__What is needed__. Print the lines of the data, starting with the first, up to and including the line where "STRIPE_CELLS = 2" appears.

#### Dataset extract ####

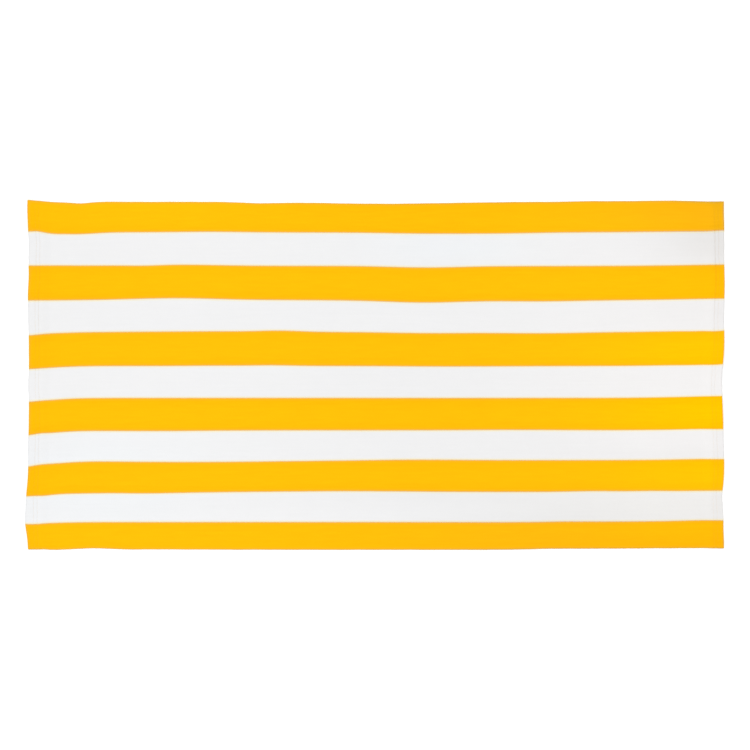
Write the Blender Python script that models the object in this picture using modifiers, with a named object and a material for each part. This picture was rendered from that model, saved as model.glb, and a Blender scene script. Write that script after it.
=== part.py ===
# A beach towel spread flat, face up, with its two short ends hemmed.
#
# The cloth is one woven panel. It is drawn as one open sheet that runs the whole length of the cut cloth,
# turns under twice at each short end, and is then given its thickness. Metres, +Z up. The towel's length
# lies along X and its width along Y, and its underside rests on z = 0 under the middle of its outline.
import math

import bmesh
import bpy

# The cloth
LENGTH = 1.524  # of the finished towel, between its two folded ends
CLOTH = 0.0024  # thickness of the body, pile included
HEM_CLOTH = 0.0014  # thickness where the stitches press the hem's layers
LAYER_GAP = 0.0003  # air between the layers of a hem
EDGE_THIN = 0.62  # thickness of the woven long edges, as a share of the cloth beside them

# The hem: the end is turned under, and its raw edge is turned in again
HEM_DEPTH = 0.0245
RAW_EDGE = 0.0030  # from the raw edge to the middle of the outer fold
HEM_SLOPE = 0.0150  # the length over which the face comes down from the hem to the body

# How finely the sheet is divided
BODY_CELLS = 56
SLOPE_CELLS = 5
LAYER_CELLS = 2
FOLD_CELLS = 6
STRIPE_CELLS = 2

# Stripes across the width, from the near long edge (-Y) to the far one: colour and width
STRIPES = (
    ("yellow", 0.0605),
    ("white", 0.0664),
    ("yellow", 0.0690),
    ("white", 0.0658),
    ("yellow", 0.0705),
    ("white", 0.0702),
    ("yellow", 0.0739),
    ("white", 0.0701),
    ("yellow", 0.0747),
    ("white", 0.0737),
    ("yellow", 0.0659),
)
WIDTH = sum(width for _, width in STRIPES)

# Sideways pulls in the cloth as it lies: name, place along and across, reach along and across, shift
PULLS = (
    ("left end, low side drawn down", -0.800, -0.138, 0.100, 0.180, -0.0125),
    ("left end, middle stripe drawn down", -0.790, 0.067, 0.110, 0.060, -0.0036),
    ("left, fourth stripes sagging", -0.400, -0.183, 0.280, 0.035, -0.0038),
    ("left, fifth stripes sagging", -0.560, -0.248, 0.170, 0.035, -0.0040),
    ("left, dip in the far edge", -0.660, 0.332, 0.060, 0.060, -0.0045),
    ("left far corner turned up", -0.790, 0.382, 0.050, 0.060, 0.0060),
    ("left, far stripes lifted", -0.440, 0.187, 0.130, 0.070, 0.0046),
    ("left of the middle, a lift", -0.220, 0.072, 0.060, 0.060, 0.0026),
    ("middle, far edge sagging", 0.000, 0.382, 0.200, 0.050, -0.0038),
    ("middle, far stripes sagging", 0.110, 0.212, 0.110, 0.140, -0.0035),
    ("right, third stripes sagging", 0.360, 0.132, 0.120, 0.070, -0.0032),
    ("right end drawn up", 0.800, -0.018, 0.160, 0.400, 0.0045),
    ("right, far edge drawn up", 0.630, 0.372, 0.120, 0.050, 0.0020),
    ("right, near edge drawn in", 0.600, -0.368, 0.220, 0.050, 0.0030),
    ("left, near edge drawn in", -0.620, -0.378, 0.050, 0.030, 0.0030),
)

# Lengthwise pulls at the ends: name, which end, place across, reach across, shift
END_PULLS = (
    ("left end hollow", -1, -0.018, 0.120, 0.0038),
    ("left end bulge", -1, -0.301, 0.043, -0.0068),
    ("right end hollow", 1, -0.033, 0.062, -0.0034),
    ("right end low hollow", 1, -0.266, 0.028, -0.0028),
)
END_FADE = 0.090  # an end pull dies out over this length

# Low swells where the cloth is off the surface: name, place along and across, reach along and across, height
SWELLS = (
    ("right end swell", 0.720, -0.030, 0.240, 0.230, 0.0060),
    ("left end swell", -0.740, -0.100, 0.110, 0.180, 0.0030),
    ("far edge ripple", 0.140, 0.340, 0.150, 0.110, 0.0030),
    ("near edge ripple", 0.300, -0.300, 0.260, 0.130, 0.0040),
    ("upper ripple", -0.420, 0.170, 0.200, 0.100, 0.0025),
)

# Linear base colour and roughness of each stripe's pile
PILES = {
    "yellow": ((1.0, 0.535, 0.003), 0.85),
    "white": ((0.89, 0.89, 0.895), 0.85),
}


def smooth(t):
    """0 before 0, 1 after 1, and a smooth step between."""
    t = min(1.0, max(0.0, t))
    return t * t * (3.0 - 2.0 * t)


def bell(distance, reach):
    """1 at no distance, falling off smoothly on both sides."""
    return math.exp(-((distance / reach) ** 2))


def dome(x, y, along, across, reach_along, reach_across):
    """1 at the middle of an ellipse and 0 from its rim outwards, with no crease at either."""
    r = math.hypot((x - along) / reach_along, (y - across) / reach_across)
    return math.cos(0.5 * math.pi * r) ** 2 if r < 1.0 else 0.0


def pulled(x, y):
    """Where a point of the flat towel lies in plan, once the cloth is pulled about."""
    along = sum(
        shift * bell(y - across, reach) * smooth(1.0 - (0.5 * LENGTH - end * x) / END_FADE)
        for _, end, across, reach, shift in END_PULLS
    )
    across = sum(
        shift * bell(x - pull_x, reach_x) * bell(y - pull_y, reach_y)
        for _, pull_x, pull_y, reach_x, reach_y, shift in PULLS
    )
    return x + along, y + across


def lift(x, y):
    """How far the cloth is off the surface."""
    return sum(height * dome(x, y, *place) for _, *place, height in SWELLS)


def layer(start, end, height):
    """A level layer of the hem, after its first point."""
    return [(start + (end - start) * n / LAYER_CELLS, height) for n in range(1, LAYER_CELLS + 1)]


def fold(middle, height, radius):
    """A half turn, after its first point: over the top and down, or with a negative radius under and up."""
    turns = [math.pi * n / FOLD_CELLS for n in range(1, FOLD_CELLS + 1)]
    return [(middle + radius * math.sin(turn), height + radius * math.cos(turn)) for turn in turns]


def end_section():
    """The cloth's middle line from the foot of the hem's slope to its raw edge.

    Each point is its distance from the towel's centre, its height, and the thickness as a share of CLOTH.
    """
    thin = HEM_CLOTH / CLOTH
    pitch = HEM_CLOTH + LAYER_GAP
    low, middle, high = (0.5 * HEM_CLOTH + n * pitch for n in range(3))
    inner_end = 0.5 * LENGTH - HEM_DEPTH
    outer_fold = 0.5 * LENGTH - 0.5 * HEM_CLOTH - pitch
    inner_fold = inner_end + 0.5 * HEM_CLOTH + 0.5 * pitch
    foot = 0.5 * CLOTH
    slope = []
    for n in range(SLOPE_CELLS + 1):
        back = HEM_SLOPE * (1.0 - n / SLOPE_CELLS)
        up = smooth(n / SLOPE_CELLS)
        slope.append((inner_end - back, foot + (high - foot) * up, 1.0 + (thin - 1.0) * up))
    hem = layer(inner_end, outer_fold, high)
    hem += fold(outer_fold, middle, pitch)
    hem += layer(outer_fold, inner_fold, low)
    hem += fold(inner_fold, 0.5 * (low + middle), -0.5 * pitch)
    hem += layer(inner_fold, outer_fold - RAW_EDGE, middle)
    return slope + [(x, z, thin) for x, z in hem]


def lengthwise_section():
    """The cloth's middle line from the left raw edge to the right one, as end_section gives it."""
    right = end_section()
    left = [(-x, z, share) for x, z, share in reversed(right)]
    foot = right[0][0]
    body = [(foot * (2.0 * n / BODY_CELLS - 1.0), 0.5 * CLOTH, 1.0) for n in range(1, BODY_CELLS)]
    return left + body + right


def crosswise_lines():
    """The places across the flat towel of the sheet's lines, and the pile of the cells between them."""
    places, piles = [], []
    edge = -0.5 * WIDTH
    for pile, width in STRIPES:
        places += [edge + width * n / STRIPE_CELLS for n in range(STRIPE_CELLS)]
        piles += [pile] * STRIPE_CELLS
        edge += width
    return places + [edge], piles


def pile_material(name):
    colour, roughness = PILES[name]
    material = bpy.data.materials.new(name + " pile")
    material.use_nodes = True
    shader = material.node_tree.nodes["Principled BSDF"]
    shader.inputs["Base Color"].default_value = (*colour, 1.0)
    shader.inputs["Roughness"].default_value = roughness
    shader.inputs["Metallic"].default_value = 0.0
    return material


def towel_sheet():
    """A grid with its columns along the section and its lines along the stripes, and each point's thickness."""
    section = lengthwise_section()
    places, piles = crosswise_lines()
    columns, lines = len(section) - 1, len(places) - 1
    sheet = bmesh.new()
    bmesh.ops.create_grid(sheet, x_segments=columns, y_segments=lines, size=0.5)
    slots = list(PILES)
    for face in sheet.faces:
        line = math.floor((face.calc_center_median().y + 0.5) * lines)
        face.material_index = slots.index(piles[line])
        face.smooth = True
    thickness = sheet.verts.layers.deform.verify()
    for vertex in sheet.verts:
        column = round((vertex.co.x + 0.5) * columns)
        line = round((vertex.co.y + 0.5) * lines)
        x, z, share = section[column]
        if line in (0, lines):  # a long edge is thinner, and keeps its underside where it is
            z -= 0.5 * CLOTH * share * (1.0 - EDGE_THIN)
            share *= EDGE_THIN
        y = places[line]
        vertex.co = (*pulled(x, y), z + lift(x, y))
        vertex[thickness][0] = share
    along = [vertex.co.x for vertex in sheet.verts]
    across = [vertex.co.y for vertex in sheet.verts]
    middle = (0.5 * (min(along) + max(along)), 0.5 * (min(across) + max(across)), 0.0)
    bmesh.ops.translate(sheet, verts=sheet.verts, vec=[-place for place in middle])
    mesh = bpy.data.meshes.new("towel")
    sheet.to_mesh(mesh)
    sheet.free()
    return mesh


def build():
    for old in list(bpy.data.objects):
        bpy.data.objects.remove(old, do_unlink=True)
    parts = bpy.data.collections.new("beach towel")
    bpy.context.scene.collection.children.link(parts)
    towel = bpy.data.objects.new("towel", towel_sheet())
    parts.objects.link(towel)
    for name in PILES:
        towel.data.materials.append(pile_material(name))
    towel.vertex_groups.new(name="thickness")
    solid = towel.modifiers.new("cloth thickness", "SOLIDIFY")
    solid.thickness = CLOTH
    solid.offset = 0.0
    solid.vertex_group = "thickness"
    solid.use_rim = True


build()
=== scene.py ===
import bpy
import numpy as np
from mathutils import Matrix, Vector


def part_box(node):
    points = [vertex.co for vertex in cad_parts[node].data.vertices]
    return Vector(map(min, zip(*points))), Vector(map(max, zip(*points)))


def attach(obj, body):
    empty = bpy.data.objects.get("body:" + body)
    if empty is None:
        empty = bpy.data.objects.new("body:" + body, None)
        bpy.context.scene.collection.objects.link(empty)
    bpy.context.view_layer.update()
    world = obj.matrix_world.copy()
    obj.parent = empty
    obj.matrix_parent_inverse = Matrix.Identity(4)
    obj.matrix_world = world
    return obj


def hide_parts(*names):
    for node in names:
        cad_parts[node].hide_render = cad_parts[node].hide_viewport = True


# A striped beach towel spread flat, face up, seen straight from above.
# Metres, +Z up: the towel's length lies along X, its width along Y, and it rests on z = 0.
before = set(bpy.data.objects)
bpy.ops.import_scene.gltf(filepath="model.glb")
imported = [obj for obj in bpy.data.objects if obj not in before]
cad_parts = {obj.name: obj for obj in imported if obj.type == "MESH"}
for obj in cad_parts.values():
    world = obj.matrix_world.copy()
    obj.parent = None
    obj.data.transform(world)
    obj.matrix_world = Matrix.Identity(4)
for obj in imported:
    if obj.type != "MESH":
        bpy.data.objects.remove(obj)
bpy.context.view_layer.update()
scene = bpy.context.scene
print("frame loaded,", len(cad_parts), "node")

# the cloth, one panel whose two short ends are turned under twice
cloth = {
    "length": 1.524,  # between the two folded ends
    "body": 0.0024,  # thickness, pile included
    "hem": 0.0014,  # thickness of a layer that the stitches press
    "layerGap": 0.0003,  # air between the hem's layers
    "hemDepth": 0.0245,
    "rawEdge": 0.0030,  # from the raw edge to the middle of the outer fold
    "slope": 0.0260,  # the face comes down from the hem to the body over this length
    "edgeThin": 0.62,  # thickness of the woven long edges, as a share of the cloth beside them
    "edgeReach": 0.012,  # the cloth thins towards a long edge over this width
    "edgeRound": 0.0008,  # radius, across, of a long edge
    "edgeWaver": 0.00022,  # how far a long edge strays from straight
    "partingDeep": 0.00034,  # depth of the groove where the pile parts between two stripes
    "partingReach": 0.00070,  # half width of that groove
    "partingBack": 0.6,  # its depth on the back, beside that on the face
    "flat": (0.761, 1.612),  # the cut panel before it is hemmed
}
halfLength = 0.5 * cloth["length"]

# cells of the sheet along each stretch of its section, and across a stripe
cells = {
    "body": 206,
    "slope": 12,
    "high": 24,
    "fold": 12,
    "low": 12,
    "innerFold": 8,
    "middle": 8,
    "stripe": 6,
}
besideBorder = (0.0005, 0.0013, 0.0040)  # lines of the sheet run this far from a border
besideEdge = (0.00006, 0.00024, 0.00050, 0.00080, 0.0020, 0.0050)  # and this far from a long edge

# stripes from the near long edge (-Y) to the far one: pile and width
stripes = (
    ("yellow", 0.0605),
    ("white", 0.0664),
    ("yellow", 0.0690),
    ("white", 0.0658),
    ("yellow", 0.0705),
    ("white", 0.0702),
    ("yellow", 0.0739),
    ("white", 0.0701),
    ("yellow", 0.0747),
    ("white", 0.0737),
    ("yellow", 0.0667),
)
whiteStripes = np.array([name == "white" for name, _ in stripes])

# sideways pulls in the cloth as it lies: name, place along and across, reach along and across, shift
pulls = (
    ("left end, low side drawn down", -0.800, -0.138, 0.100, 0.180, -0.0125),
    ("left end, middle stripe drawn down", -0.790, 0.067, 0.110, 0.060, -0.0036),
    ("left, fourth stripes sagging", -0.400, -0.183, 0.280, 0.035, -0.0038),
    ("left, fifth stripes sagging", -0.560, -0.248, 0.170, 0.035, -0.0040),
    ("left, dip in the far edge", -0.660, 0.332, 0.060, 0.060, -0.0045),
    ("left far corner turned up", -0.790, 0.382, 0.050, 0.060, 0.0060),
    ("left, far stripes lifted", -0.440, 0.187, 0.130, 0.070, 0.0046),
    ("left of the middle, a lift", -0.220, 0.072, 0.060, 0.060, 0.0026),
    ("middle, far edge sagging", 0.000, 0.382, 0.200, 0.050, -0.0038),
    ("middle, far stripes sagging", 0.110, 0.212, 0.110, 0.140, -0.0035),
    ("right, third stripes sagging", 0.360, 0.132, 0.120, 0.070, -0.0032),
    ("right end drawn up", 0.800, -0.018, 0.160, 0.400, 0.0045),
    ("right, far edge drawn up", 0.630, 0.372, 0.120, 0.050, 0.0020),
    ("right, near edge drawn in", 0.600, -0.368, 0.220, 0.050, 0.0030),
    ("left, near edge drawn in", -0.620, -0.378, 0.050, 0.030, 0.0030),
)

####

__Reply__.
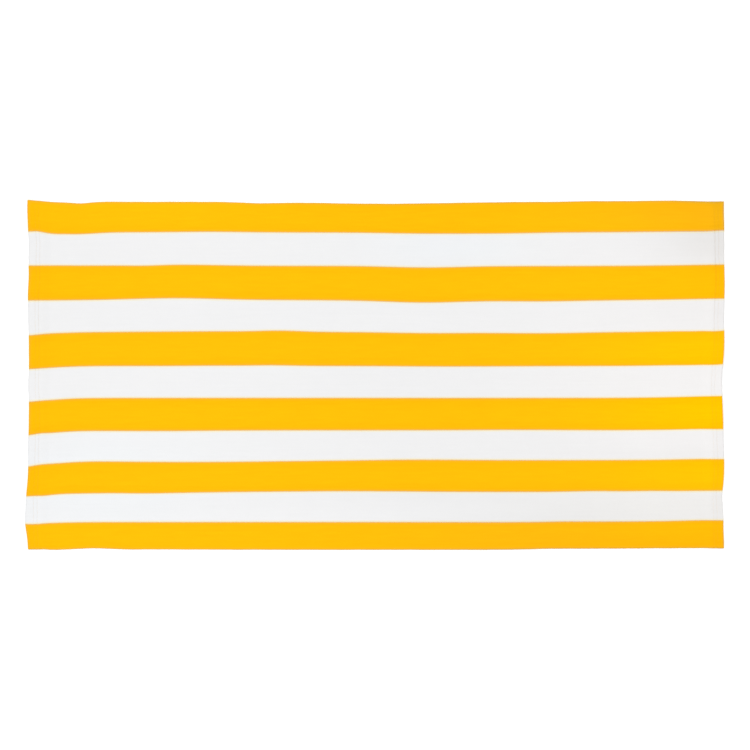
Write the Blender Python script that models the object in this picture using modifiers, with a named object and a material for each part. This picture was rendered from that model, saved as model.glb, and a Blender scene script. Write that script after it.
=== part.py ===
# A beach towel spread flat, face up, with its two short ends hemmed.
#
# The cloth is one woven panel. It is drawn as one open sheet that runs the whole length of the cut cloth,
# turns under twice at each short end, and is then given its thickness. Metres, +Z up. The towel's length
# lies along X and its width along Y, and its underside rests on z = 0 under the middle of its outline.
import math

import bmesh
import bpy

# The cloth
LENGTH = 1.524  # of the finished towel, between its two folded ends
CLOTH = 0.0024  # thickness of the body, pile included
HEM_CLOTH = 0.0014  # thickness where the stitches press the hem's layers
LAYER_GAP = 0.0003  # air between the layers of a hem
EDGE_THIN = 0.62  # thickness of the woven long edges, as a share of the cloth beside them

# The hem: the end is turned under, and its raw edge is turned in again
HEM_DEPTH = 0.0245
RAW_EDGE = 0.0030  # from the raw edge to the middle of the outer fold
HEM_SLOPE = 0.0150  # the length over which the face comes down from the hem to the body

# How finely the sheet is divided
BODY_CELLS = 56
SLOPE_CELLS = 5
LAYER_CELLS = 2
FOLD_CELLS = 6
STRIPE_CELLS = 2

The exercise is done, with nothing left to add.